For the crispest meal prep: Store the dressing separately and toss each portion just before eating. This keeps the vegetables crunchier, though honestly the difference is minor after day one.

Serving Suggestions

This salad works as:

  • A standalone lunch — one generous serving is a complete meal
  • A side dish — pairs beautifully with grilled chicken, lamb, or fish
  • A potluck contribution — make a double batch; it scales perfectly and people always ask for the recipe
  • A picnic salad — it holds up without refrigeration for several hours, unlike mayo-based salads
  • Stuffed in pita — spoon the salad into warm pita bread with a dollop of hummus

This recipe is featured in our best quinoa salads roundup, alongside seasonal favorites for every time of year.

Ingredients

6 servings

Instructions

  1. Cook the quinoa: combine the rinsed quinoa and water in a medium saucepan with a pinch of salt. Bring to a boil, reduce to low, cover, and simmer for 15 minutes. Remove from heat and let sit covered for 5 minutes. Fluff with a fork.

  2. Spread the cooked quinoa on a large rimmed baking sheet in a thin, even layer. Let it cool to room temperature, about 15-20 minutes. You can speed this up by placing the sheet pan in the refrigerator for 10 minutes.

  3. While the quinoa cools, make the dressing: whisk together the olive oil, lemon juice, red wine vinegar, minced garlic, oregano, salt, and pepper in a small bowl. Set aside to let the flavors meld.

  4. In a large mixing bowl, combine the cooled quinoa, diced cucumber, halved cherry tomatoes, olives, red onion, parsley, and mint.

  5. Pour the dressing over the salad and toss gently but thoroughly, making sure the dressing reaches the bottom of the bowl.

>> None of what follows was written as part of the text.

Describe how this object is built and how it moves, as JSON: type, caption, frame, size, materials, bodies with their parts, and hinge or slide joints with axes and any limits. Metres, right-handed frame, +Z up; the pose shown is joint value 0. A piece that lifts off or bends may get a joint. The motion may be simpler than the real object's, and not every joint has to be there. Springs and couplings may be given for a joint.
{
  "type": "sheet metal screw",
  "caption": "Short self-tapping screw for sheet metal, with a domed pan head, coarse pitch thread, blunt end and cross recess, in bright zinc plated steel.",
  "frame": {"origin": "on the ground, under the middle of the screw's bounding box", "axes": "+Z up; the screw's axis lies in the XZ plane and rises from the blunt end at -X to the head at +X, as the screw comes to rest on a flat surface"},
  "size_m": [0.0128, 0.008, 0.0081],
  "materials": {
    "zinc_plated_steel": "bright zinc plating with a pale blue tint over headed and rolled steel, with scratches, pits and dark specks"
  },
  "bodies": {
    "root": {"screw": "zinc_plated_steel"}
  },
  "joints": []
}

  6. Add the crumbled feta and fold it in with a few gentle strokes — you want the feta distributed throughout but not completely broken up.

  7. Taste and adjust seasoning. The salad may need an extra pinch of salt or squeeze of lemon depending on the saltiness of your feta and olives.

  8. Serve immediately at room temperature, or refrigerate for at least 30 minutes to let the flavors develop. The salad keeps in an airtight container in the refrigerator for up to 4 days.